While Uruguay certainly does resemble Argentina quite a bit, I began to notice some key differences as well, which Lucia and Chechi helped me realize. Most importantly, Uruguay only has a total population of about 3.5 million, because there are another 3.5 million Uruguayans living abroad in foreign countries. Then, of that 3.5 million, half of the national population lives within the borders of greater Montevideo. This fact shocked me since, for city standards, it still seems rather empty. This also means that the rest of the country is made up of very small towns, such as where Chechi is originally from. She explained that, to her, Montevideo with its nearly 2 million residents is a mega metropolis. And so imagine her impression the first time she visited Buenos Aires, at 8 million people a city whose population more than doubles her entire country's. We then agreed that one day she would have to visit New York, and I would have to be there to see the expression on her face.

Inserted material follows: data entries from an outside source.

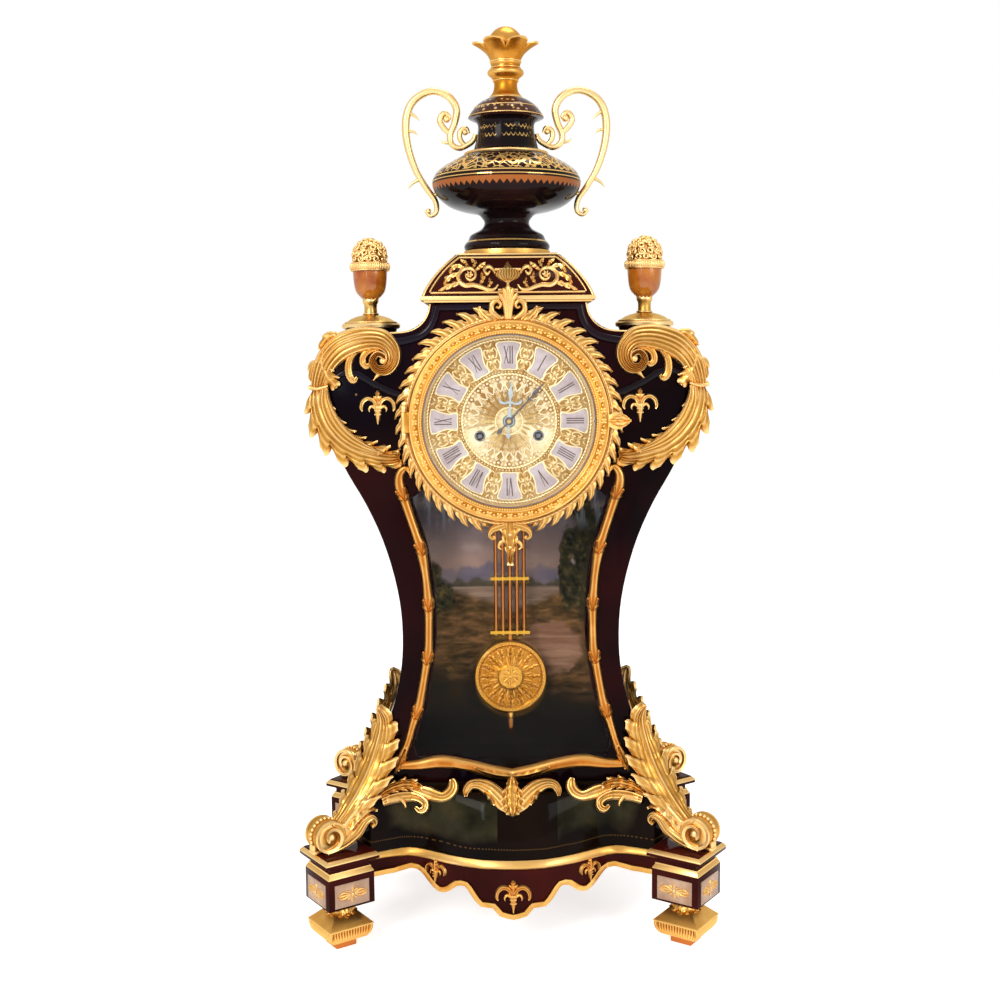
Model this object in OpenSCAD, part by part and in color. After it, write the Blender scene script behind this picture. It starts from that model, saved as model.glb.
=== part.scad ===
// Porcelain mantel clock with gilt mounts, on four diagonal corner blocks.
// Millimetres, +Z up, front towards -Y, origin at the bottom centre.

/* [Case] */
// Wall thickness of the porcelain
wall = 8; // [6:0.5:10]
// Half depth of the case, front plane to centre
case_y = 76; // [72:1:80]
// Height of the case's flat bottom
case_z = 152; // [150:1:154]
// Height of the case's neck, under the pediment
neck_z = 626; // [624:1:628]

/* [Base] */
// Corner block centre, sideways
block_x = 170.15; // [168:0.05:172]
// Corner block centre, fore and aft
block_y = 108.95; // [108:0.05:110]
// Side of a corner block
block_side = 49.6; // [48:0.1:51]
// Side of the cap over a corner block
cap_side = 57.6; // [56:0.1:59]
// Turn of a corner block about the vertical
block_turn = 34.6; // [34:0.1:35]
// Top of the caps
cap_top = 97.6; // [96:0.1:99]

/* [Dial] */
// Height of the dial's centre
dial_z = 511.9; // [510:0.1:514]
// Radius of the embossed dial plate
dial_r = 83.4; // [82:0.1:83.6]
// Radius of the dial's hole in the case
dial_hole_r = 78; // [74:1:79]
// Distance between the two winding squares
winding_spacing = 56.6; // [56:0.1:58]
// Drop of the winding squares below the centre
winding_drop = 14.2; // [13:0.1:15]

/* [Pendulum] */
// Height of the suspension point
pivot_z = 550; // [549:0.5:551]
// Height of the bob's centre
bob_z = 243; // [240:1:246]
// Radius of the bob
bob_r = 38; // [34:1:40]
// Depth position of the pendulum, fore and aft
pendulum_y = -10; // [-11:0.5:-9]

/* [Urn] */
// Radius of the urn's belly
belly_r = 75; // [70:1:78]
// Diameter of the tie rod through the urn
tie_rod_d = 6; // [4:0.5:7]

/* [Hidden] */
$fn = 64;

gilt = "goldenrod";
porcelain = "#2a0e10";
brass = "#c9a24a";
steel = "#9aa0a8";

block_foot_z = 44.7;     // underside of the corner blocks
block_top_z = 76.3;      // top of a block's body
cap_low_z = 89.6;        // underside of a cap
moulding_low_z = 80;     // gilt base moulding, lower edge
moulding_top_z = 88;     // gilt base moulding, upper edge
skirt_edge_z = 147;      // where the convex skirt turns into the cove
apron_inset = 3;         // apron's outer face behind the moulding's
apron_thick = 4;
front_y = -case_y;       // front plane of the case
hinge_x = -101.5;        // hinge line of the glazed bezel
hinge_y = -88.5;
button_x = 56;           // turn button of the back door
back_hinge_x = -68;      // hinge line of the back door
back_hinge_y = case_y + 4;
back_hinge_zs = [250, 490];
finial_x = 138.3;        // corner finials
finial_y = -10;
front_plate_y = -62;     // movement plates, front faces
back_plate_y = -20;
plate_thick = 2;
rod_gap = 7.3;           // spacing of the pendulum's rods
wind_x = winding_spacing / 2;
wind_z = dial_z - winding_drop;

// Smooth curve through the points of p, open and closed
function between(a, b, c, d, t) =
    0.5 * (2 * b + (c - a) * t + (2 * a - 5 * b + 4 * c - d) * t * t
    + (3 * b - a - 3 * c + d) * t * t * t);
function smooth(p, n = 4) =
    let (k = len(p) - 1)
    concat([for (i = [0:k - 1], j = [0:n - 1])
        between(p[max(i - 1, 0)], p[i], p[i + 1], p[min(i + 2, k)], j / n)], [p[k]]);
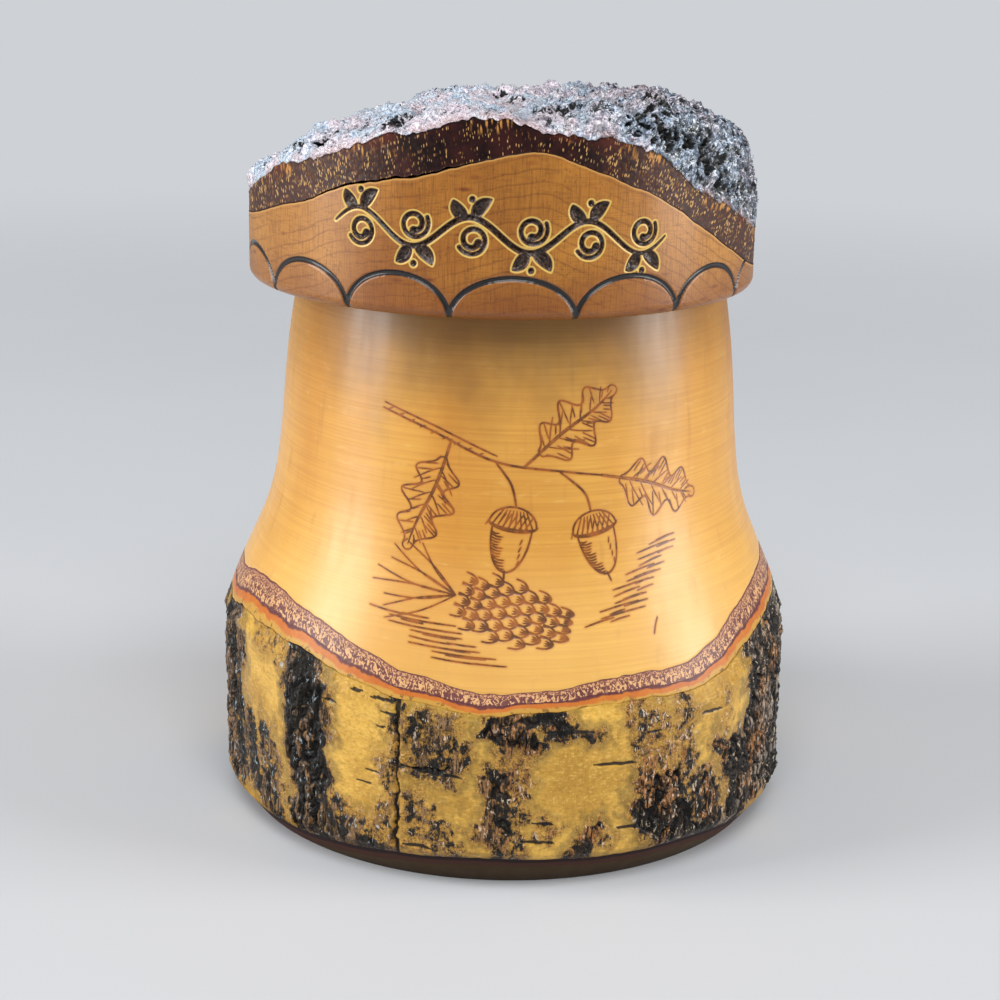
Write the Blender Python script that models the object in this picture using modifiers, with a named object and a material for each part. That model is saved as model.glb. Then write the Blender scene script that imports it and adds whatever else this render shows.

Tuesday morning I got up and had some final Montevideo time, then in the afternoon started my over land and water journey back to Buenos Aires. Montevideo is a great blend of capital-city urban life and a small town slow paced feel. People bop around in suits and go out for expensive business lunches, yet everyone still has their personal portable hot water for constant Mate consumption and the Rambla is always full of people taking some time off. At night, like most cities, some of the poorer residents can be seen sifting through the garbage for discarded gems and recyclable treasures, but then hauling their find in bulging plastic bags thrown into the back of their horse-drawn buggies that rumble on alongside the cars on the city streets. I really enjoyed my time in Montevideo, and it was great to see Lucia again. I had a real good feeling about Uruguay, and was sad that I didn't have more time to explore some of the country's lesser-known areas. Yet again, I guess I'll just have to go back some day in the future.